Webinars allow us to hear from great speakers – no matter where they are! LLI at VT also partners with AARP Virginia to offer this series to AARP members nationally.

Webinar recordings are shared with registered participants so you can watch them later.

Henry Lewis Gates Photo

Webinars

  50. American Prometheus: Robert Oppenheimer

  • DATE/TIME: Friday, Feb 23, 1:30 – 3:00
  • Enrollment Unlimited

A brilliant and charismatic physicist, J. Robert Oppenheimer became one of America's best-known scientists for leading the effort to create the atomic bomb at Los Alamos. Oppenheimer soon became a highly controversial figure, caught up in the politics of nuclear weapons policy in the 1940s and 50s. This talk will discuss the career and personality of this fascinating but flawed individual, changes in his reputation over time, and the recent film about Oppenheimer.

PRESENTER
Dan Sherman is a retired economist who has taught many courses to adult learning groups on a broad range of topics, including film, theatre, music, and mathematics.
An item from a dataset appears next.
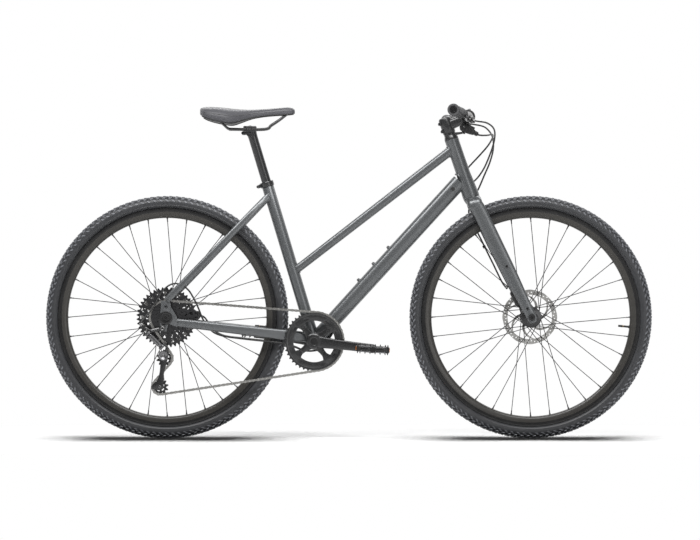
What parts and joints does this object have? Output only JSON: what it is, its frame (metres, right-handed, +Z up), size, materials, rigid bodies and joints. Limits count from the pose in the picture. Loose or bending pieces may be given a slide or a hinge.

  51. Zero-Waste Choices in a Single Use World

  • DATE/TIME: Friday, Mar 15, 1:30 – 2:30
  • Enrollment Unlimited

Zero Waste – is that even possible in a world designed for disposability? While our forefathers and mothers produced mostly biodegradable or recyclable waste, in the last century, we’ve figured out countless ingenious ways to make stuff that is designed to be used for a very short period of time – but that lasts more or less FOREVER.

PRESENTER
Come join Carol Davis, the Sustainability Manager for the Town of Blacksburg, who will walk participants through her personal journey: investigating the most common contributors to her own trash (and recycling) streams and how she found low- or zero-waste alternatives for those items. While her zero-waste journey is never finished, she has achieved a massive reduction in her overall waste profile - making her happier and healthier along the way!

  52. Navigating the Fraught Landscape of NIL in College Athletics

  • DATE/TIME: Friday, Mar 29, 1:30 – 3:00
  • Enrollment Unlimited

In a few short years, NIL (Name, Image, Likeness) has transformed college athletics. To date, 450,000 athletes have made money from their personal brand. More than $1 billion is projected to be spent on NIL in 2023-24. Institutions are expected to keep these activities and payments at arm’s length – NIL deals cannot be used as an incentive for recruitment, for example. Everyone is trying to figure this out. But we already know that the money is big, and NIL is here to stay.

PRESENTER
Join us for a talk by Derek Gwinn, compliance officer for the Virginia Tech Hokies, as he walks us through this complicated, shifting, and highly competitive NIL landscape. He’ll help us understand the basics – what is NIL? How does it work? How much is a typical NIL contract and what do students typically agree to do? How do coaches and institutions feel about this tectonic shift? What have been the risks and benefits during these first few years of implementation? What is Virginia Tech doing to educate athletes and to connect NIL opportunities to important institutional values?

  53. A Conversation with Henry Louis Gates, Jr.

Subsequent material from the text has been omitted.